Of course, Garoppolo could hit free agency and some team could be tempted to give him a deal like Brock Osweiler or Mike Glennon got. If he did seek that type of money, it’s hard to imagine Broncos fans telling John Elway to spare no expense. That’s especially true if you believe the only reason Garoppolo looked competent in his limited action is because he knows the Patriots system well.
Verdict: On one hand, you don’t want to rule him out if he hits free agency. On the other hand, if he does, you better not overpay for his services.

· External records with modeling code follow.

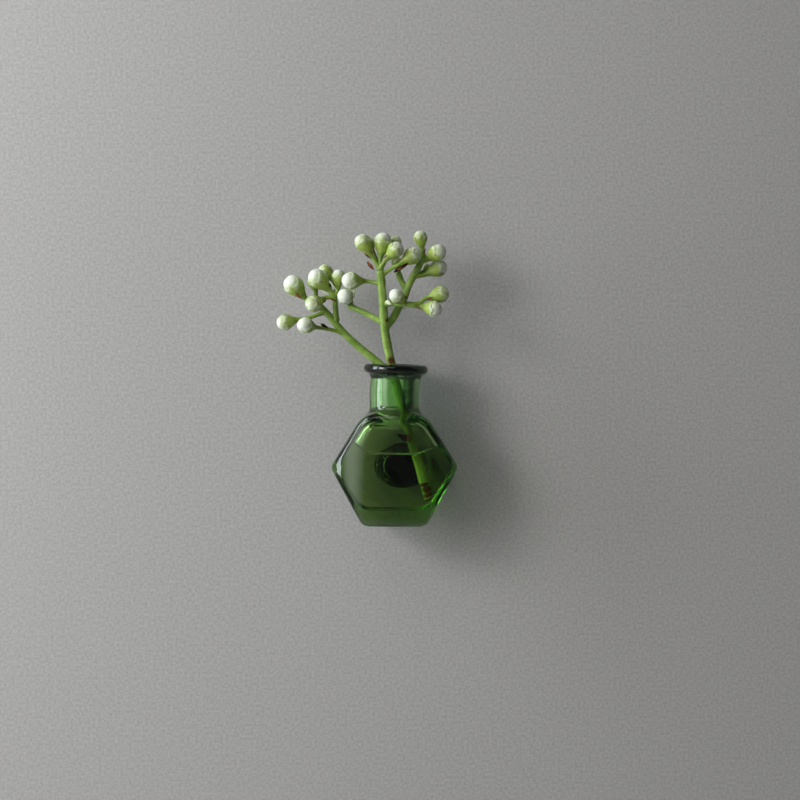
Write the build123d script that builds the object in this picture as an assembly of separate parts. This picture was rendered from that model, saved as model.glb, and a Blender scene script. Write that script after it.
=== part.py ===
from build123d import *
from math import cos, pi, radians, sin, sqrt, tan
import os

os.makedirs("parts", exist_ok=True)

# Glass body. From the front it is a hexagon that stands on one side,
# and from above its front and back follow an ellipse.
# The width is to the sharp corners, and the rounding takes 0.45 off each.
body_width = 40.9
base_width = 20.0
shoulder_width = 19.2
lower_height = 18.5
upper_height = 17.6
body_depth = 20.8
barrel_width = 41.6
corner_radius = 2.9
base_radius = 3.4
shoulder_radius = 8.0
edge_radius = 2.4

# Hollow inside the body
side_wall = 2.2
floor_wall = 5.0
hollow_corner_radius = 4.0
hollow_base_radius = 5.5
hollow_shoulder_radius = 6.0
hollow_edge_radius = 3.4

# Neck and rolled lip
neck_diameter = 16.0
neck_wall = 1.6
neck_rise = 15.2
foot_spread = 2.35
foot_drop = 1.85
foot_curve = 1.5
foot_angle = 55
lip_overhang = 2.25
lip_thickness = 3.0
lip_curve = 2.6
lip_angle = 50
mouth_curve = 1.9

# Magnet and the clear glue that holds it to the back of the glass
magnet_diameter = 12.0
magnet_thickness = 4.0
magnet_bevel = 0.3
magnet_shift = 1.8
glue_gap = 0.5
glue_width = 3.3
glue_climb = 1.5
glue_reach = 1.0
glue_curve = 3.6

# Cut flower sprig: lower stem in the water, stems and stalks above the rim
stem_foot_diameter = 2.9
stem_diameter = 2.6
stem_clearance = 0.2
knot_swell = 0.12
rim_shift = 0.5
foot_shift = 9.4
foot_depth = 5.0
foot_level = 10.9
sprig_spread = 56.0
sprig_depth = 14.0
sprig_rise = 43.0
branch_diameter = 2.3
twig_diameter = 1.8
stalk_diameter = 1.3
bud_diameter = 5.8

# Every cut runs past the faces it opens by this much
overrun = 1.0

neck_radius = neck_diameter / 2
bore_radius = neck_radius - neck_wall
lip_radius = neck_radius + lip_overhang
roll_radius = lip_thickness / 2
magnet_radius = magnet_diameter / 2
lip_top = upper_height + neck_rise
body_back = -magnet_thickness - glue_gap
vase_place = Pos(-magnet_shift, body_back - body_depth / 2, 0)


def hexagon(inset, floor):
    """Front outline of the body, drawn in by the wall and raised at the floor."""
    half_base = base_width / 2
    half_top = shoulder_width / 2
    corners = [
        (-half_base, -lower_height),
        (half_base, -lower_height),
        (body_width / 2, 0),
        (half_top, upper_height),
        (-half_top, upper_height),
        (-body_width / 2, 0),
    ]
    face = make_face(Polyline(*corners, close=True))
    if inset:
        face = offset(face, amount=-inset, kind=Kind.INTERSECTION)
        above_floor = Rectangle(
            body_width, lower_height + upper_height, align=(Align.CENTER, Align.MIN)
        )
        face = face & Pos(0, floor - lower_height) * above_floor
    return face


def rounded_body(inset, floor, corner, base, shoulder, edge):
    """Hexagonal prism cut to the barrel, with its corners and its long edges rounded."""
    face = hexagon(inset, floor)
    face = fillet(face.vertices().group_by(Axis.Y)[0], base)
    face = fillet(face.vertices().group_by(Axis.Y)[-1], shoulder)
    sides = face.vertices().group_by(Axis.X)
    face = fillet(sides[0] + sides[-1], corner)
    prism = extrude(Plane.XZ * face, amount=body_depth, both=True)
    plan = Ellipse(barrel_width / 2 - inset, body_depth / 2 - inset)
    barrel = extrude(
        Pos(0, 0, -lower_height - overrun) * plan,
        amount=lower_height + upper_height + 2 * overrun,
    )
    block = (prism & barrel).solid()
    faces = block.faces().sort_by(Axis.Y)
    return fillet(faces[0].edges() + faces[-1].edges(), edge)


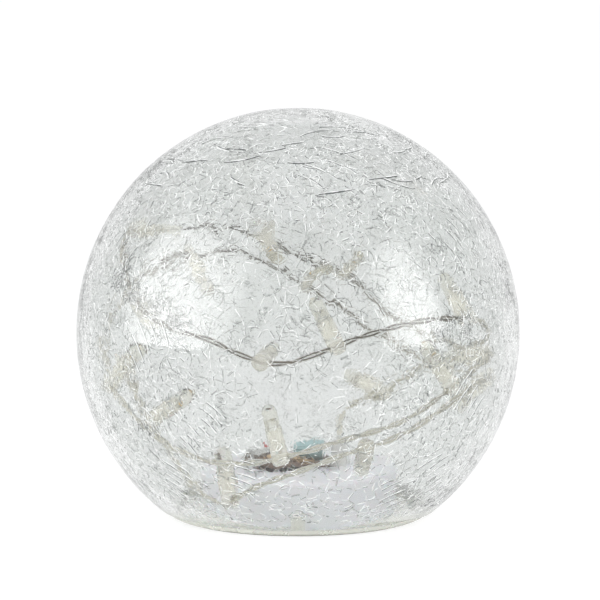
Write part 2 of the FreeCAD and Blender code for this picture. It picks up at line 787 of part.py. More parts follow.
def lying_can(label, radius, length, middle, level, edge):
    """A round can that lies along X, with its ends drawn in by edge."""
    body = new_body(label)
    turned(body, "CanProfile", [
        (ZERO, ZERO), (radius - edge, ZERO), (radius, edge), (radius, length - edge),
        (radius - edge, length), (ZERO, length)])
    body.Placement = Placement(Vector(0, 0, 0), Rotation(Vector(0, 1, 0), 90.0))
    body.setExpression("Placement.Base.x", (middle[0] - length / 2).text)
    body.setExpression("Placement.Base.y", middle[1].text)
    body.setExpression("Placement.Base.z", (level + radius).text)
    return body


def make_resistors():
    """Two small resistors lying across the front of the board, on bent legs."""
    shapes = []
    radius = S["resistor_radius"].number
    half = S["resistor_length"].number / 2
    leg = S["resistor_leg"].number
    leg_end = half + S["resistor_leg_reach"].number
    across = Vector(1, 0, 0)
    level = board_top.number + radius
    front = -(S["board_depth"].number / 2 - S["board_hole_inset"].number)
    for place_share in RESISTOR_PLACE_SHARES:
        x = board_place.number + S["board_width"].number * place_share
        case = Part.makeCylinder(radius, 2 * half, Vector(x - half, front, level), across)
        wire = Part.makeCylinder(leg, 2 * leg_end, Vector(x - leg_end, front, level), across)
        part = case.fuse(wire)
        for side in (-1, 1):
            foot = Vector(x + side * (leg_end - leg), front, board_top.number)
            part = part.fuse(Part.makeCylinder(leg, radius, foot, Vector(0, 0, 1)))
        shapes.append(part.removeSplitter())
    return solid_feature("resistors", Part.makeCompound(shapes))


def screw_shape(length):
    """A pan head screw with a cross slot, head down at the origin and shank up."""
    head = Part.makeCylinder(S["screw_head"].number, S["screw_head_height"].number)
    shank = Part.makeCylinder(S["screw_radius"].number, length + S["screw_head_height"].number)
    screw = head.fuse(shank)
    slot = S["screw_slot"].number
    arm = S["screw_head"].number * SCREW_SLOT_SHARE
    for turn in (0.0, 90.0):
        bar = Part.makeBox(2 * arm, slot, slot, Vector(-arm, -slot / 2, 0))
        bar.rotate(Vector(0, 0, 0), Vector(0, 0, 1), turn)
        screw = screw.cut(bar)
    return screw.removeSplitter()


def make_screws(label, places, level, length, down=False):
    shapes = []
    for x, y in places:
        screw = screw_shape(length.number)
        if down:
            screw.rotate(Vector(0, 0, 0), Vector(1, 0, 0), 180.0)
        screw.translate(Vector(x.number, y.number, level.number))
        shapes.append(screw)
    return solid_feature(label, Part.makeCompound(shapes))


# Slide switch and its knob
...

Why it may happen: Back in 2015, McCarron was called upon to replace Andy Dalton as the starting quarterback for the Bengals when Dalton missed three games with injuries. McCarron actually fared well for himself, completing 79 of 119 passes for 854 yards and six touchdowns with two interceptions.
And though his one loss came against the Broncos, fans of our favorite team saw enough in the guy to openly wonder if the Broncos should trade for him. Some fans may believe that, at the very least, McCarron would be an upgrade over what the Broncos currently have at quarterback.
Why it may not happen: McCarron will be a restricted free agent in 2018, meaning the Bengals could give him as much as a first-round tender — a tender that makes him not worth pursung, especially because it means you’d have to give him the type of contract that the Bengals won’t want to match.
Even if he isn’t tendered, it’s fair to ask if he’ll try to get a Brock Osweiler or Mike Glennon type of deal, particularly if Garoppolo hits free agency and gets such a deal. You’d be risking a lot to give McCarron that type of money, all on the belief that he has to be better than Siemian or Lynch.
Verdict: Since it seems likely the Bengals will tender McCarron, it’s time to tell Broncos fans inquiring about trading for him: “No, and don’t ask again.”